Figure 2: (a) Refocusing profile of the 160° refocusing pulse scaled to different VFA’s and the profile generated from the scaled VFA HASTE pulse for three different flip angles. (b) HASTE and VFA signal evolution without and (c) with slice profile effects. VFA yields refocusing profiles that maintain the shape of the original 160° pulse profile and retains between 82-90% relative SNR to the standard HASTE both when considering and not considering slice profile effects.

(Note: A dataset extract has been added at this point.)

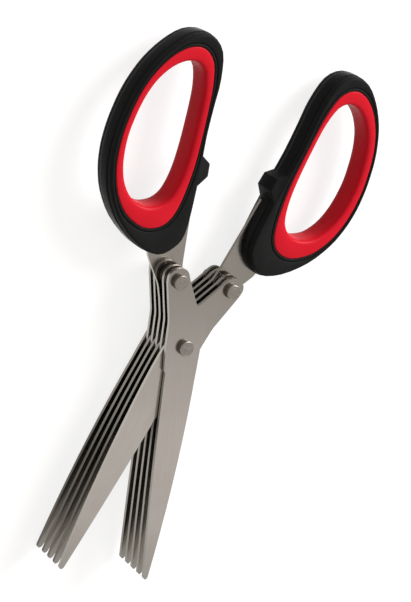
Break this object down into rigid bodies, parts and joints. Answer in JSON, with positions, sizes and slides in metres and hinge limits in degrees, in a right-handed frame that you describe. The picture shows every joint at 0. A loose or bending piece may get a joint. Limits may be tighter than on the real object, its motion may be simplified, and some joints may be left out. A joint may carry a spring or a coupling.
{
  "type": "herb scissors",
  "caption": "Scissors with stacked interleaved blades on one pivot rivet and two oval handles with soft finger rings, for cutting herbs into narrow strips.",
  "frame": {"origin": "on the pivot's axis, at the underside of the pivot rivet's lower head, the lowest point of the scissors as they lie", "axes": "+Z along the pivot's axis and up, -Y towards the tips along the line that halves the opening, +Y towards the handles, +X towards the right handle"},
  "size_m": [0.1014, 0.1787, 0.0183],
  "materials": {
    "satin_stainless_steel": "satin, finely brushed",
    "polished_rivet_steel": "turned and polished",
    "black_moulded_plastic": "hard plastic with a fine moulded grain",
    "red_soft_rubber": "soft satin rubber"
  },
  "bodies": {
    "left_half": {"left_blade_1": "satin_stainless_steel", "left_blade_2": "satin_stainless_steel", "left_tang_blade_3": "satin_stainless_steel", "left_blade_4": "satin_stainless_steel", "left_blade_5": "satin_stainless_steel", "left_spacer_1": "polished_rivet_steel", "left_spacer_2": "polished_rivet_steel", "left_spacer_3": "polished_rivet_steel", "left_spacer_4": "polished_rivet_steel", "left_handle_rivet": "polished_rivet_steel", "left_handle_body": "black_moulded_plastic", "left_finger_ring": "red_soft_rubber", "pivot_rivet": "polished_rivet_steel"},
    "right_half": {"right_blade_1": "satin_stainless_steel", "right_blade_2": "satin_stainless_steel", "right_tang_blade_3": "satin_stainless_steel", "right_blade_4": "satin_stainless_steel", "right_blade_5": "satin_stainless_steel", "right_spacer_1": "polished_rivet_steel", "right_spacer_2": "polished_rivet_steel", "right_spacer_3": "polished_rivet_steel", "right_spacer_4": "polished_rivet_steel", "right_handle_rivet": "polished_rivet_steel", "right_handle_body": "black_moulded_plastic", "right_finger_ring": "red_soft_rubber"}
  },
  "joints": [
    {"name": "pivot", "type": "hinge", "parent": "left_half", "child": "right_half", "pos_m": [0, 0, 0], "axis": [0, 0, -1], "range_deg": [-26.5, 115.1]}
  ]
}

Figure 3: (a) GRAPPA reconstructions of standard HASTE and the proposed VFA regime in the fetal phantom for two different slices. VFA visually reduces voxel blurring and retains ~75% SNR in comparison to HASTE. (b) HASTE reconstructed with GRAPPA and POCS partial fourier and the proposed VFA reconstructed with SENSE-LORAKS. The external calibration scan enables more advanced reconstruction techniques for the proposed VFA acquisition even without a calibration region.

Figure 4: Prospectively acquired in-vivo data comparing (a) GRAPPA reconstructions of standard HASTE and the proposed VFA scheme. VFA reduces blurring and retains 83% SNR in comparison to standard HASTE. (b) HASTE reconstructed with GRAPPA and POCS partial Fourier, and the proposed VFA reconstructed with SENSE-LORAKS using the external calibration scan. The reference scan allows prospective calibration of SENSE-LORAKS, and the proposed VFA regime acquired the entire stack of slices 2.3x faster than the standard HASTE.

Figure 5: Comparison between slice-by-slice GRAPPA, retrospective GRAPPA SMS, wave-encoded SMS and wave-LORAKS SMS. While slice-GRAPPA incurs some noise amplification, wave-LORAKS SMS produces cleaner images. Accounting for SAR associated with multi-band pulses in a prospective implementation, combining the proposed VFA technique with SMS could yield between 3-5x reduction in total scan time.